NMU digitized materials, ranging from yearbooks and historical photos to audio interviews and videos, are also accessible online. Collections already online or soon to be available include the following: newspapers such as The Mining Journal (1916-1924, with more to follow) and Grand Marais Gazette; business records from the Copper Range Company and others; lighthouse records from Ontonagon; and oral history collections related to Italian Americans, the Marquette Women’s Center and more.

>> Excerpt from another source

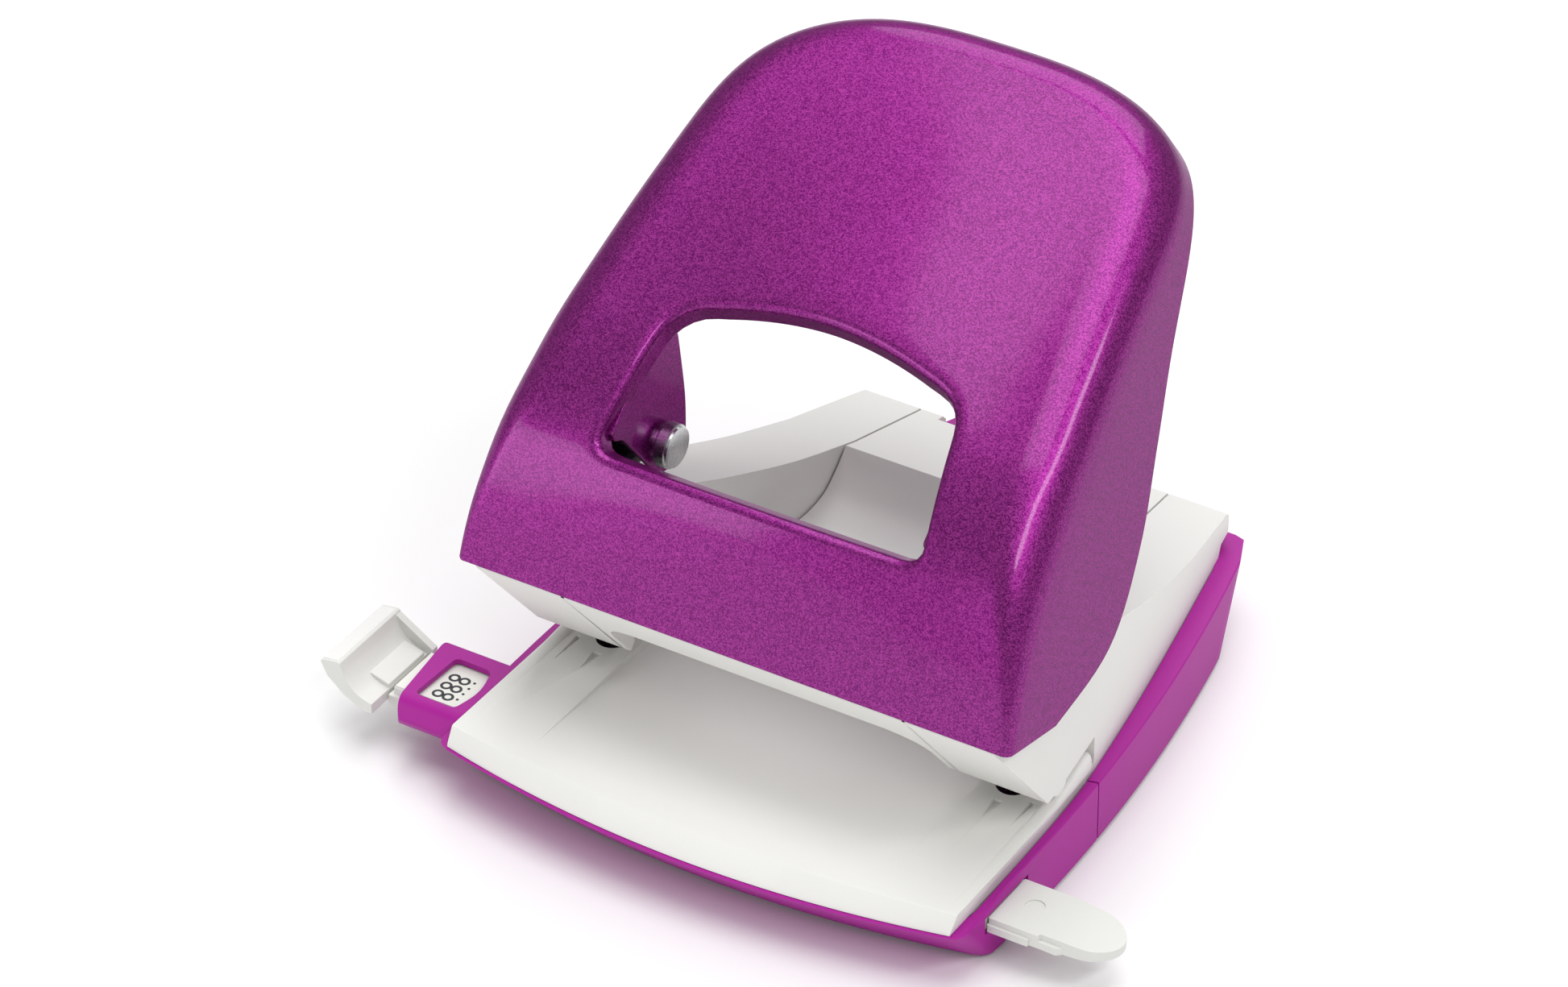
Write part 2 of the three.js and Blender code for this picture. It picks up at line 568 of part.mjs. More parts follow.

Big Changes Coming to Northern's Campus
Last fall, the NMU Board voted to invest $90.6 million in capital projects, major maintenance and campus improvements. Each project is a direct investment in NMU students, in faculty, and in the quality of academic programs and student services. Bond proceeds will cover slightly more than one-third of the total cost. Other funding sources include capital and maintenance reserves, state capital outlay funds and private donor support.

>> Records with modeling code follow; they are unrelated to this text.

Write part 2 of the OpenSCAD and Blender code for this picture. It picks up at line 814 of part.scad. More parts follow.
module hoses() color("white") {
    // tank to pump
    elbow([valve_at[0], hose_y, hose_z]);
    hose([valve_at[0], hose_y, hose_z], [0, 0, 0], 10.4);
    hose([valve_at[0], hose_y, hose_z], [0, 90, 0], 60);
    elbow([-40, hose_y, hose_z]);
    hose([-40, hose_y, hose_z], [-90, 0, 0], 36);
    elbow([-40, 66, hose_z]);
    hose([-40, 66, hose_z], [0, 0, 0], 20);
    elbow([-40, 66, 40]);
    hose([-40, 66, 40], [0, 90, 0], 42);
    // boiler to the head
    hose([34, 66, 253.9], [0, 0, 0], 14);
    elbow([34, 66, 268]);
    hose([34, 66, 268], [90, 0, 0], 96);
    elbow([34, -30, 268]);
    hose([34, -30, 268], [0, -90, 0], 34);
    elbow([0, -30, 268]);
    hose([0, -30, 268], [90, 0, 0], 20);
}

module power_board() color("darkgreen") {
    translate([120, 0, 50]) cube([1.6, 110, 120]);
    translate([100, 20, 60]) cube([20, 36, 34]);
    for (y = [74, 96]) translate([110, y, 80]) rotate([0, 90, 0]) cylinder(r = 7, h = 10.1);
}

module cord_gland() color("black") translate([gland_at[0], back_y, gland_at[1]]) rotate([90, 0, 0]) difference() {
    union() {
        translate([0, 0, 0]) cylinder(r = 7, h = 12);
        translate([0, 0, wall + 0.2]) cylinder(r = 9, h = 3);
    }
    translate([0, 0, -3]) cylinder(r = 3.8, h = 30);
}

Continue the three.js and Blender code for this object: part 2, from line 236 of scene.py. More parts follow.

“Timing is really what’s driving these investments,” said Gavin Leach ’85 BS, ’99 MPA, vice president for Finance and Administration. “We have a series of bonds that are expiring and we want to take advantage of the low interest rates during this limited window and reinvest in priority projects through a bond issuance without a major impact to the university’s budget structure. We can also refinance some of the bonds that aren’t expiring at the lower rate. This is an excellent opportunity to make campus improvements while the cost to the university is lower.”
The priority capital projects and associated costs are:
- Transformation of the Jacobetti Complex into a career and engineering tech facility. This was previously approved for $20 million in capital outlay funding from the State of Michigan.
- Northern Enterprise Center. This project next to the McClintock Building will provide a new, identifiable home for the College of Business and other academic programs currently located outside of the academic mall.
- New Health and Wellness Center to improve the campus community’s access to physical and mental health services.
- Harden Hall Library modernization. The second and third floors will be renovated and specialty centers such as All Campus Tutoring, the Writing Center and the Central U.P. and NMU Archives will be relocated.
- New science labs. The project will address the need for additional teaching labs for high-demand programs in biology, chemistry, psychology and nursing.
- Renovation of existing unoccupied space in the Northern Center to accommodate the cosmetology and hospitality management programs, which were located in the Jacobetti Complex.
- New facility for the NMU Behavior Education Assessment and Research (BEAR) Center to better serve patients, improve instructional delivery and training for students and provide space for program expansion.
- McClintock classroom upgrades associated with the Northern Enterprise Center.
- West Hall and Gries Hall, where many memories were made over the past 57 years, are being demolished.
- Major maintenance projects include replacing the Berry Events Center’s existing ice-making system and the turf in the Superior Dome.